This is my first post in this forum; though I come here often to have a look at the discussions going on individual stocks. Appreciate the quality of discussion and knowledge of the fellow boarders.
I tried to do the 5 year forecasting of a popular company - Rain Industries. More so because of its recent fall. Attached below is the link to the doc (I am unable to upload it since newbie):
Rain Industry forecast
I am a learner in this field and this is the first time I have tried to forecast and link the 3 financial statements. It goes without saying that I have failed in linking the statements despite the best of my efforts.
I would need help and feedback from all you in getting the sheet corrected and helping me learn.
The steps that I took and the issues I faced are as below:
Forecasted Income statement using Ratios:
- Sales Forecast:
a. Calculated scenarios – Historical and Latest as per company sales
b. Calculated Scenario where company sales will be equal to industry average. Competitors considered – Graphite India, Philips Carbon Black, Himadri Speciality Chemicals and BASF India. All companies are in Carbon production & Speciality chemicals field and are in related categories with Rain Industries.
- All other heads are forecasted based on Historical Average/ Latest/ Manual Figures.
- Depreciation is forecasted based on % on total Sales over years.
- Finance Cost is not forecasted as % of sales. It is derived from Balance Sheet.
a. Finance Cost is derived as % to Non Current Liability to factor in the effect of change in long term liability.
b. Non Current liability though is forecasted basis forecasted sales.
- Dividends are not directly forecasted in Income Statement. We derive these figures when we make the balance sheet.
What we see is that Profit (PAT) as a % of sales is inline with the latest trend.
Forecast Balance Sheet and tying with Income Statement:
- Equity Share capital is considered constant
- Reserves and Surplus is not directly forecasted.
a. It is derived using (Reserves & Surplus = Total Assets – Liability) Principle of Balance Sheet is TOTAL ASSET = TOTAL LIABILITY.
- Total Non Current Liability is forecasted as a % to Net Sales. Here too Historical/ Latest and Manual assumption mode is built in
a. Considered “latest” ratio to forecast Non Current liability since we don’t know how long term liability will shape up. Also huge reduction in Long Term borrowing in 2017. Expectedly from 2019, the expected long term loan will be low and inline with 2017
b. Individual items are Non Current Liability is not considered.
- Individual items in Current Liability is forecasted as a % to Net sales. Here too option of Historical average/ Latest Contribution and Manual option is given.

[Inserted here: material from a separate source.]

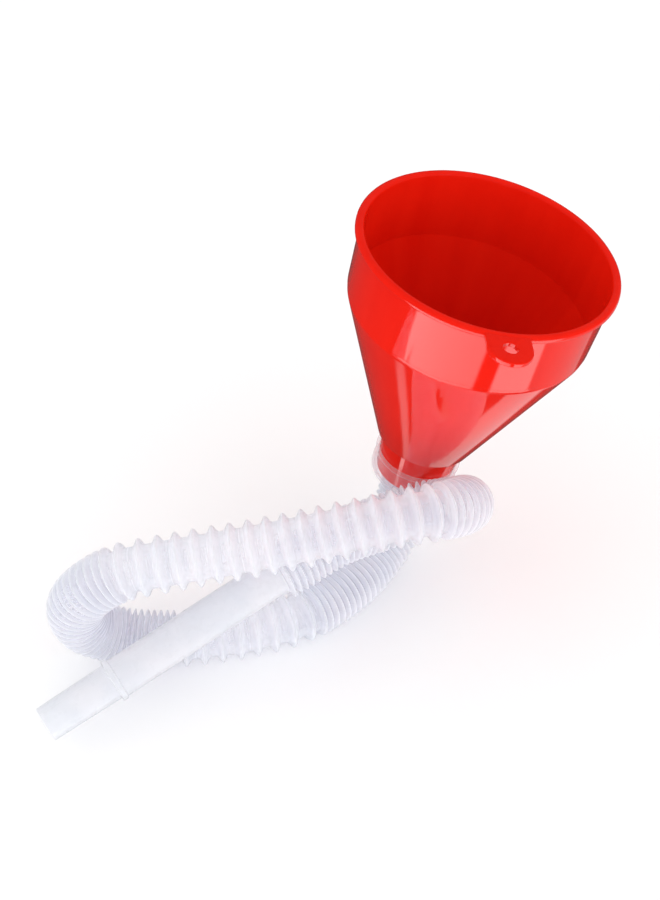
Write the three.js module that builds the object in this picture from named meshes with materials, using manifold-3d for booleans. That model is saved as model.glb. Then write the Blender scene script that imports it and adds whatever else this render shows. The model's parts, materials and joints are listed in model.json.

- Similarly Non Current Assets are forecasted as a whole since we would not need the forecast of individual items in Non Current Assets. (Only Change in Total Non Current Assets required in making of Cash Flow Statement)
a. Here too Non Current Assets as a % of Net Sales is calculated and Forecasted basis Historical Average/ Latest/ Manual fig.
- Current Assets figs cannot be directly forecasted since Cash and Cash equivalents cannot be directly forecasted. It is derived from Cash flow statement.
a. All other items under this head can be forecasted as a % Net Sales.
- We forecast Total Assets as a % of Total sales. Here too Historical/ Latest/ manual fig can be fed.
- Current Assets = Total Assets – Non Current Assets. This way Non Current Assets are forecasted.
- Retained Earnings = Total Assets – Current Liabilities – Non Current Liability – Share Capital
- Dividend to be paid (tax included) = Profit Generated – (Increase in Retained Earning)
Cash Flow Statement is constructed basis the forecasted Income Statement and Balance Sheets.
Current Assets figs not matching.
a. Cash is derived from Cash Flow Statement.
b. Cash and Cash Equivalent in Balance Sheet = Opening Cash + Total Cash Flow Generated in the year.
c. All Other contributors (Except Cash) are estimated as a % of Net Sales
d. Ideally if balanced, Summation of individual elements in Current Assets = Current Assets Forecasted as a % of Total Sales.
e. The above check is failing.
- Abnormal Dividend payout is happening.
- Also, in Dividend payout, how did the company arrive at the figs for year 2014-2017 is unclear. If we use the formula of (Dividend = PAT – change in retained earnings), then the figs are very much different than what is given in the annual statements.
Seeking help/ feedback from all valued contributors.